Dans toute l’étendue de l’Afrique, il est interdit aux commerçans d’un état d’en franchir les frontières. Des villes situées sur les limites des provinces sont les lieux d’échange où les populations des pays limitrophes viennent trafiquer entre elles. Par exemple, le territoire du roi d’Aboh a deux marchés : l’un, situé en bas du fleuve à l’endroit où expire le pouvoir de ce souverain ; l’autre, placé dans le haut du Niger, sur les confins du royaume d’Iddah. Au marché qui se tient en amont, les habitans reçoivent les produits de l’intérieur, et ils vont les échanger, en aval, contre les marchandises d’Europe apportées sur la côte. On conçoit quels profits assure cet usage aux tribus du bord de la mer, par les mains de qui passent exclusivement tous les objets de fabrique européenne, si précieux pour les Africains. Il n’est que trop vrai cependant que ces malheureuses peuplades sont les plus abruties et les plus vicieuses de l’Afrique. Leur état social est de beaucoup inférieur à celui des habitans des contrées centrales. Ceci peut être attribué à deux causes : la première est que la conquête musulmane ne s’est pas étendue jusqu’à l’Océan, et que les tribus païennes qui habitent les rivages de la mer paraissent être les débris de nations expulsées de l’intérieur, qui sont demeurées rebelles à la civilisation implantée en Afrique par les sectateurs du Coran ; la seconde, c’est que les Européens, avec les richesses de leur industrie, ont apporté à la côte d’Afrique leurs vices les plus dégradans : l’avarice, source du trafic des noirs, et l’ivrognerie.

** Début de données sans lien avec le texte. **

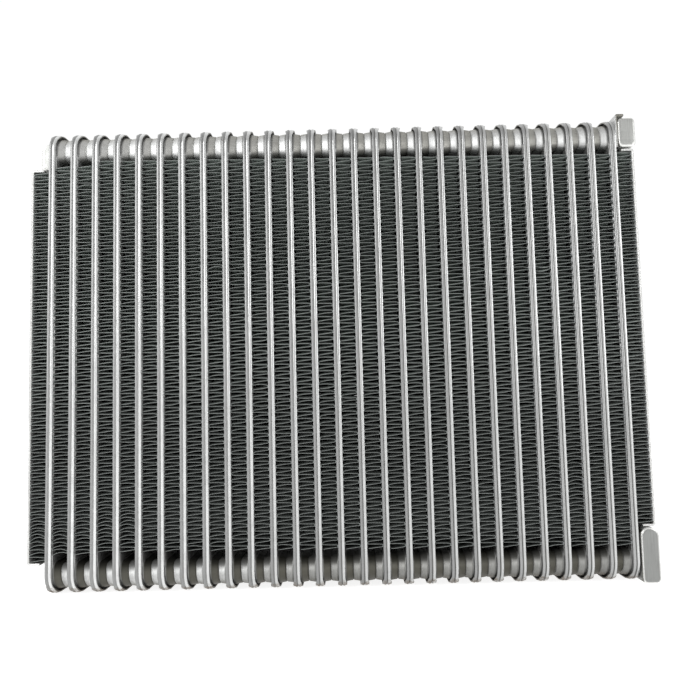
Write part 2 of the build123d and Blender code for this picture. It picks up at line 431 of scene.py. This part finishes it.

Quoi qu’il en soit, cette loi commerciale qui défend aux populations de trafiquer au-delà des pays qu’elles habitent est un obstacle aux développemens du commerce légal avec l’Afrique. En effet, les produits de l’intérieur ne parviennent que très difficilement à la côte, et la plupart du temps les tribus africaines au bord de la mer n’ont rien à échanger contre les chargemens de navires venus d’Europe. Il faut excepter pourtant de la règle générale les kafilah, ou caravanes, qui traversent au milieu de dangers de toute espèce une grande étendue de pays.

Les femmes dans le royaume d’Aboh sont célèbres pour leurs charmes. L’idéal de la beauté, dans cette partie de l’Afrique, est une obésité qui va jusqu’à ôter aux Vénus africaines la faculté de se mouvoir.